Your task is to write out the complete listing exactly as it is shown.

============================================================

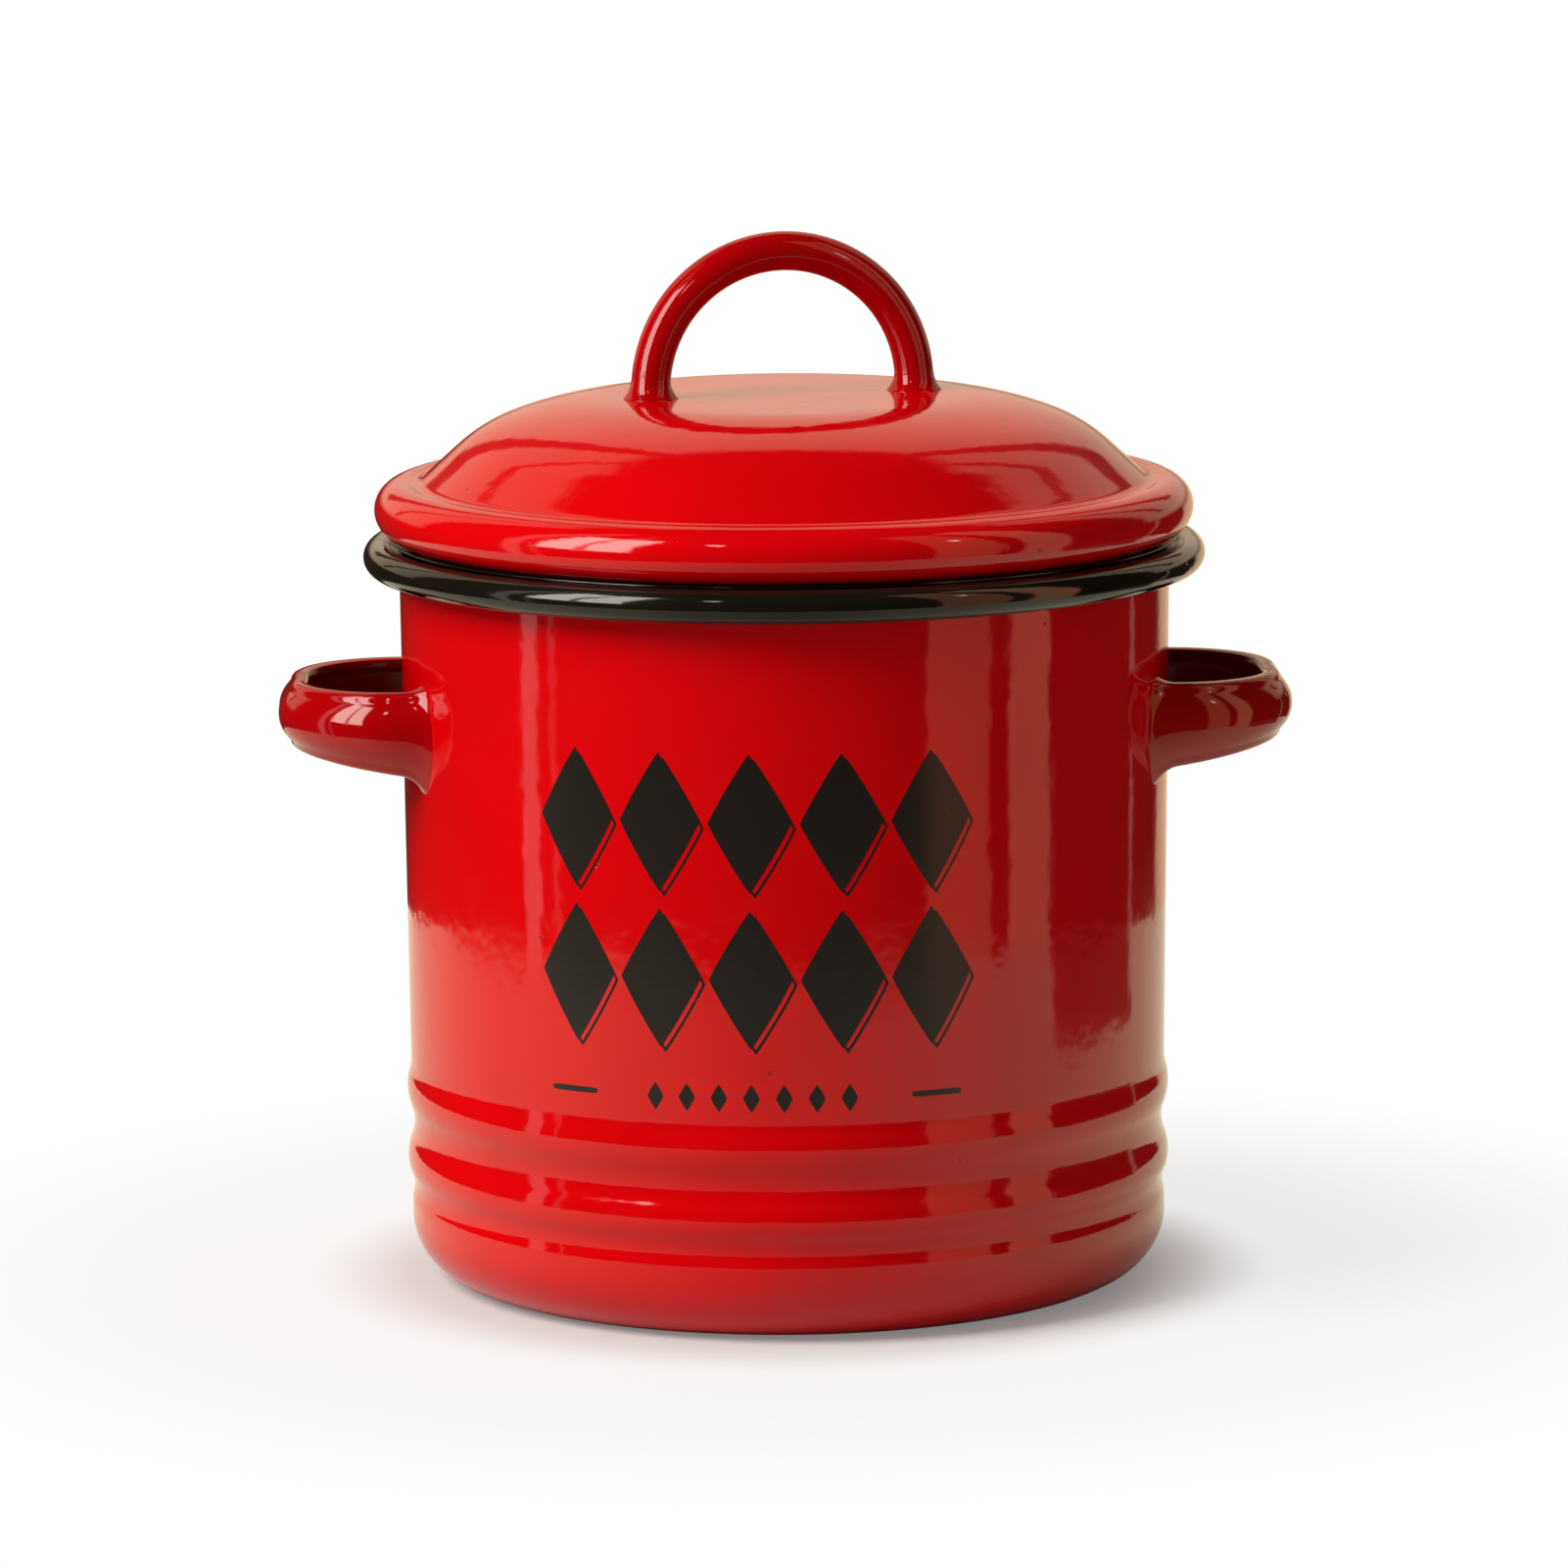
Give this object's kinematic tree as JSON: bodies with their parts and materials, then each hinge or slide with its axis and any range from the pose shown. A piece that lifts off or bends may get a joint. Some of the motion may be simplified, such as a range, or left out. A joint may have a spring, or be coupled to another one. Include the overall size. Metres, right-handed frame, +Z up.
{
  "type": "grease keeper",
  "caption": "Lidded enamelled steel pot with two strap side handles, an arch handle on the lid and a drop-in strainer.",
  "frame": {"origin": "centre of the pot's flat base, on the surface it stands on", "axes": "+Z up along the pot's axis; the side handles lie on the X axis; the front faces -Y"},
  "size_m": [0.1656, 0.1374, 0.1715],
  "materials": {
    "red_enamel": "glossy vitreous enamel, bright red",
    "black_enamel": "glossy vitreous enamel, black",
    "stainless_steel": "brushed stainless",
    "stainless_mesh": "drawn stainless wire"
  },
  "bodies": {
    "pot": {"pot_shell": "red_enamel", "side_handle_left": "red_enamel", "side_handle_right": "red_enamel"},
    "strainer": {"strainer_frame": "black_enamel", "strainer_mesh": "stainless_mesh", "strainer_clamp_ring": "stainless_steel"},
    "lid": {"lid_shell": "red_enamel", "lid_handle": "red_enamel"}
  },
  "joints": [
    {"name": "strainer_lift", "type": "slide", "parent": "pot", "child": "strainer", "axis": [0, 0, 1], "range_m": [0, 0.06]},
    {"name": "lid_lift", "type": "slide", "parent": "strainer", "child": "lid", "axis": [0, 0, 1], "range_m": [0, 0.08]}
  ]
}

============================================================

▶ [Written answer]:
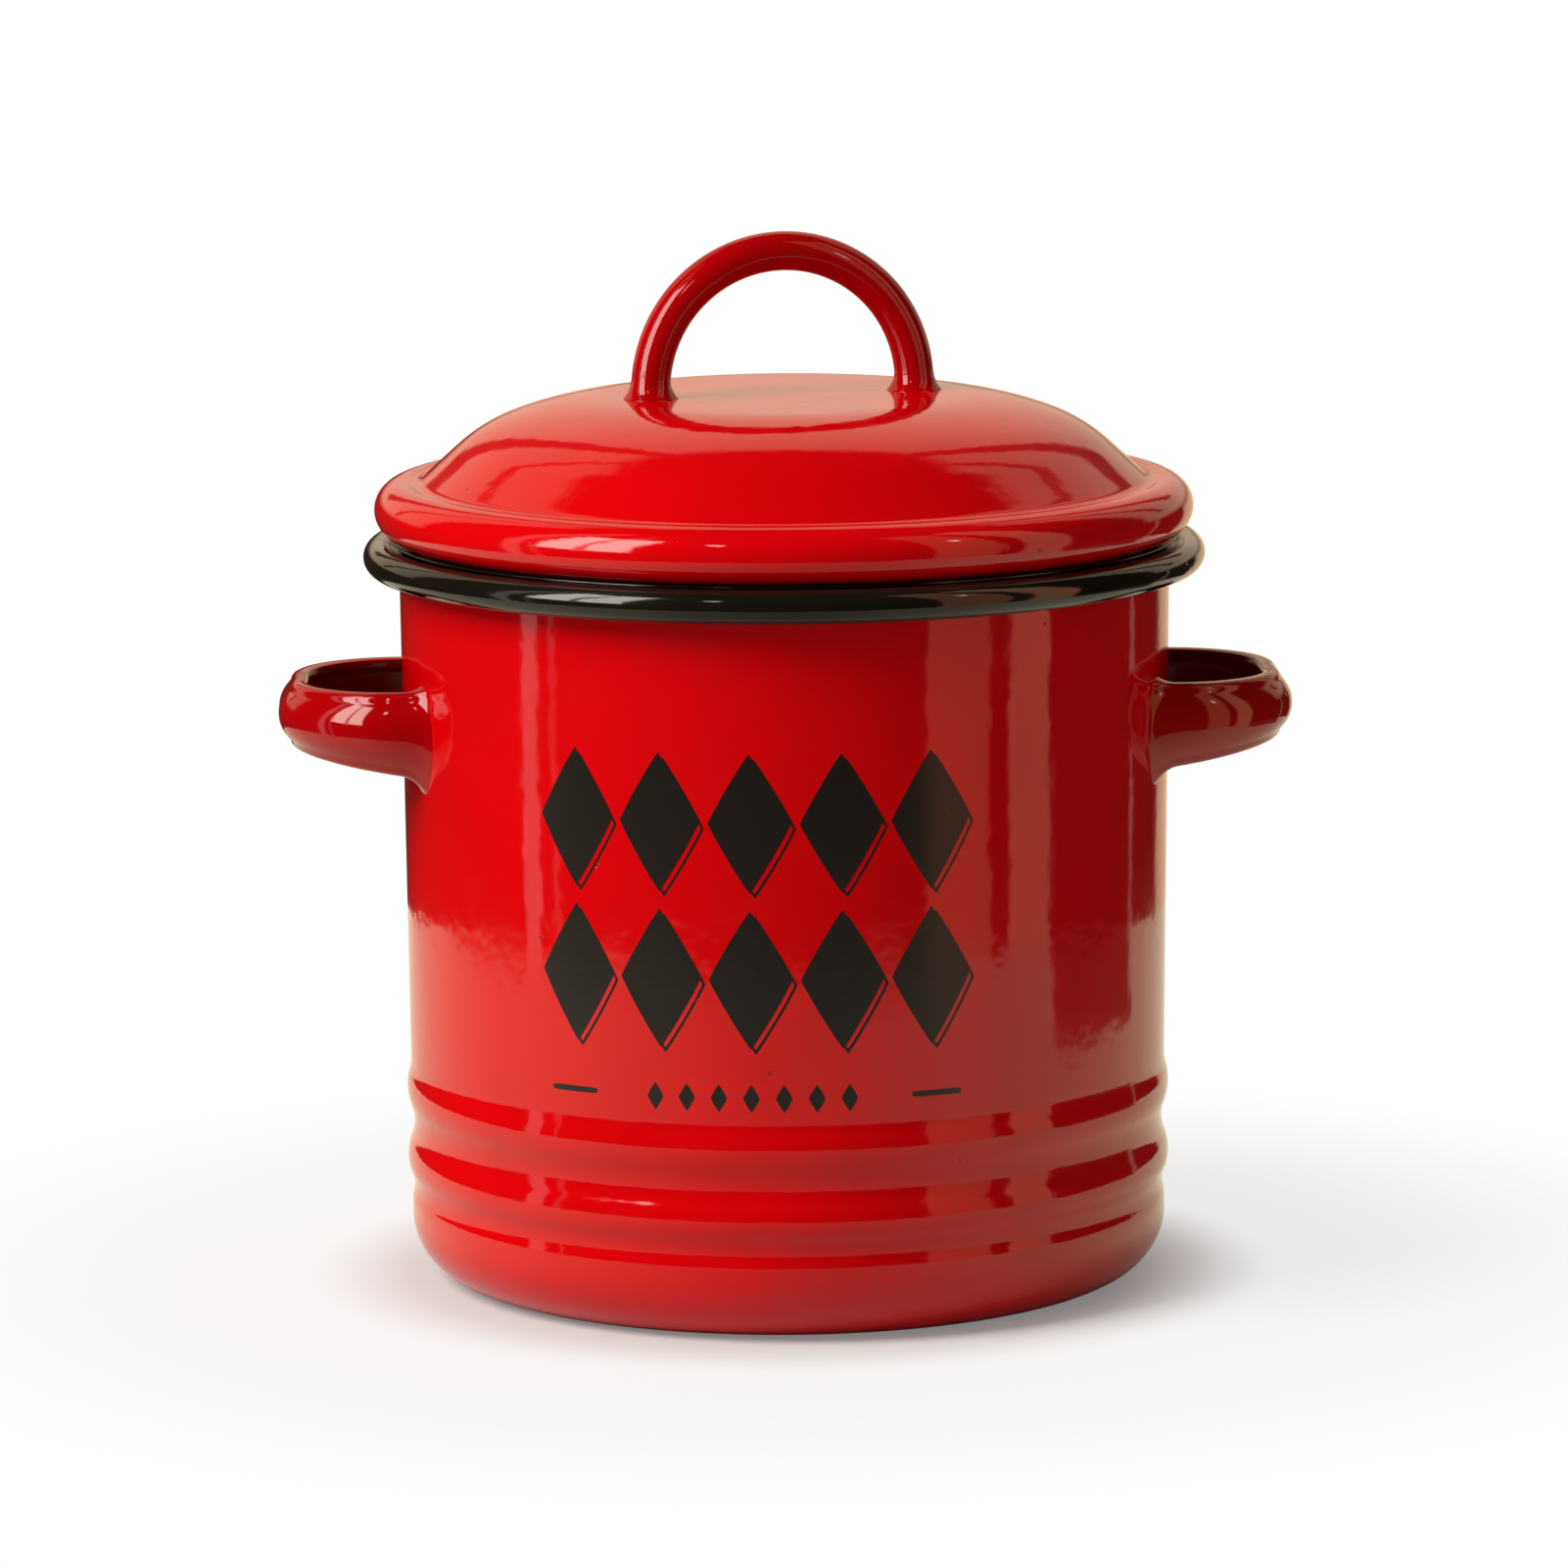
Give this object's kinematic tree as JSON: bodies with their parts and materials, then each hinge or slide with its axis and any range from the pose shown. A piece that lifts off or bends may get a joint. Some of the motion may be simplified, such as a range, or left out. A joint may have a spring, or be coupled to another one. Include the overall size. Metres, right-handed frame, +Z up.
{
  "type": "grease keeper",
  "caption": "Lidded enamelled steel pot with two strap side handles, an arch handle on the lid and a drop-in strainer.",
  "frame": {"origin": "centre of the pot's flat base, on the surface it stands on", "axes": "+Z up along the pot's axis; the side handles lie on the X axis; the front faces -Y"},
  "size_m": [0.1656, 0.1374, 0.1715],
  "materials": {
    "red_enamel": "glossy vitreous enamel, bright red",
    "black_enamel": "glossy vitreous enamel, black",
    "stainless_steel": "brushed stainless",
    "stainless_mesh": "drawn stainless wire"
  },
  "bodies": {
    "pot": {"pot_shell": "red_enamel", "side_handle_left": "red_enamel", "side_handle_right": "red_enamel"},
    "strainer": {"strainer_frame": "black_enamel", "strainer_mesh": "stainless_mesh", "strainer_clamp_ring": "stainless_steel"},
    "lid": {"lid_shell": "red_enamel", "lid_handle": "red_enamel"}
  },
  "joints": [
    {"name": "strainer_lift", "type": "slide", "parent": "pot", "child": "strainer", "axis": [0, 0, 1], "range_m": [0, 0.06]},
    {"name": "lid_lift", "type": "slide", "parent": "strainer", "child": "lid", "axis": [0, 0, 1], "range_m": [0, 0.08]}
  ]
}